Postby johnnyonthespot » 27 Aug 2010, 19:30

These are the worst sort of "mistakes" - those that result in another valid Italian surname.

I can tell you that at least some consulates take a very dim view of this situation and you are going to have to take extreme measures to, at the least, prove that you have the same person in all of your documents.

Some cosnualtes will insist that you somehow amend/fix all documents so that they reflect the same surname spelling which is shown on your ancestor's Italian birth certificate. This effectively means that you and all family members would be taking on a new surname; most people are not going to be happy about that, I assure you.

The only way that you might get a pass on this is if your ancestor naturalized and if the naturalization papers show both his original Italian name and his new "American" name.
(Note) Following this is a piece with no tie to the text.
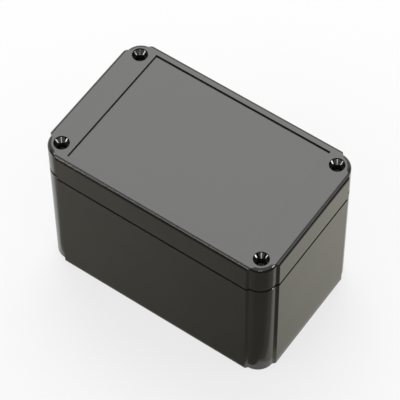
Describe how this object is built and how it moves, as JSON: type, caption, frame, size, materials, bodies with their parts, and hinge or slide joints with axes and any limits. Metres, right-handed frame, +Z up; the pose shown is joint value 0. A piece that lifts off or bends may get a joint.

Is your grandfather still living? It would help a great deal ...

When did your grandfather naturalize?

Did your grandmother also naturalize in her own right? If so, when?

When was your father/mother born? If on or after January 1, 1948, you may find it would be better to use your grandmother as your Italian ancestor since her name seems to be substantially closer to its original spelling. Also, you would be able to avoid the forced changing of your own surname; at worst, you would need to correct the spelling of your grandmother's name on your mother/father's birth certificate.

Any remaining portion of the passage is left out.